Helen-Ann sees the Diocese of Waikato and Taranaki as having a richness that she wants to explore as she joins its journey of faith. 

She was asked to offer for Bishop by a number of people within the diocese – and while that approach was unexpected, she says the prospect of returning to ministry in a largely rural diocese appealed to her:

“I am greatly looking forward to putting on my tramping shoes and gumboots,” says Helen-Ann, “and getting to know people where they are, finding out more about the landscapes and industries that are integral to life and ministry in the diocese.”

The Diocese of Waikato and Taranaki is unique in the Anglican Communion because of its style of leadership.

It has two equal bishops sharing jurisdiction across the whole of the diocese. Helen-Ann will share its leadership with Philip Richardson, who is both the Bishop of Taranaki and also Archbishop of the New Zealand Dioceses. Philip – who with David Moxon, helped pioneer this shared arrangement – says he is looking forward to the next phase in shared leadership of the diocese:

 “This is an exciting moment in mission for the diocese,” he says. “Helen-Ann will bring new strengths and gifts to a strong and diverse diocese. I am looking forward to discovering, in new ways, what partnership in leadership as bishops can mean.”

A WELCOME SIGNAL

While Helen-Ann will be the third woman bishop of the Anglican Church in Aotearoa, New Zealand and Polynesia, she will be the first woman priest ordained in the Church of England to become a bishop.

Women bishops are not yet permitted by the C of E – and Helen-Ann welcomes the signal her ordination will send.

She once told New Yorker magazine that seeing women from other parts of the Communion wearing mitres at a conference “blew her away” and made her “see bishops in a  new way.” With Helen-Ann's election, the number of serving female bishops or bishops-elect across the Communion is 25.

“I hope my election,” she says, “will be an encouragement for supporters of the ordination of women to the episcopate.

“All people, irrespective of gender, are able to witness to the gospel,” she says. “Both women and men are entrusted with that sacred task.”
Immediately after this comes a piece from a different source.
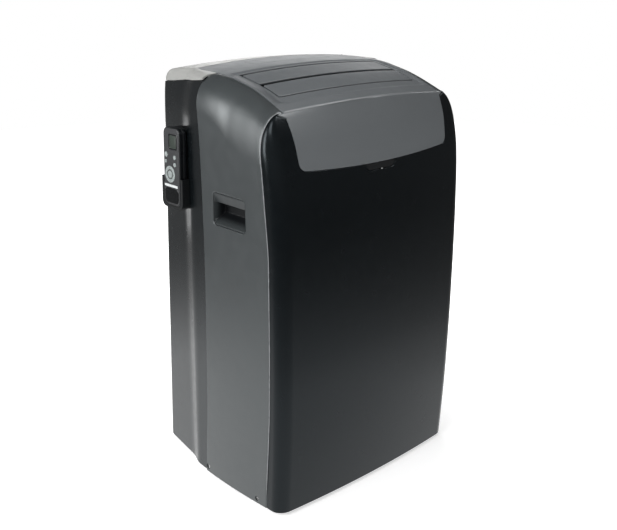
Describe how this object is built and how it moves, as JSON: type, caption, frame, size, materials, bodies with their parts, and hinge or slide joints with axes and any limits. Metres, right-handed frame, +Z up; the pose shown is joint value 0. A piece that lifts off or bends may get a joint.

Helen-Ann says her first task in Waikato will be “to listen and learn” – so she can gain a fuller understanding of what the diocese has achieved so far, and then help it to become what it could be.

Helen-Ann Hartley studied theology at Oxford University, and did postgraduate work at the University of St Andrews in Scotland and at Princeton Theological Seminary in New Jersey. She completed her doctorate at Oxford and her ministry, to date, has been significantly within the academic world.

She says education is integral part of the Gospel task.

“Being a disciple of Christ,” she says, “is about learning alongside others. Education has at its heart the idea of ‘drawing out,’ of enabling everyone to fulfill their potential and so will be a strong foundation for my work”.

Bishop Victoria Matthews, of Christchurch, has welcomed the strengths in theological education that Helen-Ann will bring to her new task.

And Bishop Victoria believes that because Helen-Ann has spent years teaching and working on behalf of students from across the world, she will also bring a “Communion-wide perspective” to her work.

“Helen-Ann,” she says, “will add new strength to the House of Bishops.”

“I warmly anticipate and welcome her presence as an episcopal colleague.” 

Helen-Ann Hartley will be ordained and installed as the 7th Bishop of Waikato in February next year. Until her ordination and installation she will be known as the Bishop-elect.

Footnotes:

1. Helen-Ann Hartley will become the third woman bishop in the Anglican Church of Aotearoa, New Zealand and Polynesia. She follows Penny Jamieson, who was the Bishop of Dunedin from 1990 till 2004, and Victoria Matthews, who was elected the Bishop of Edmonton, in Canada, in 1997, and who was chosen as the Bishop of Christchurch in 2008.

2. The Diocese of Waikato and Taranaki includes the Waikato, Waitomo, Piako and Taranaki regions of the North Island.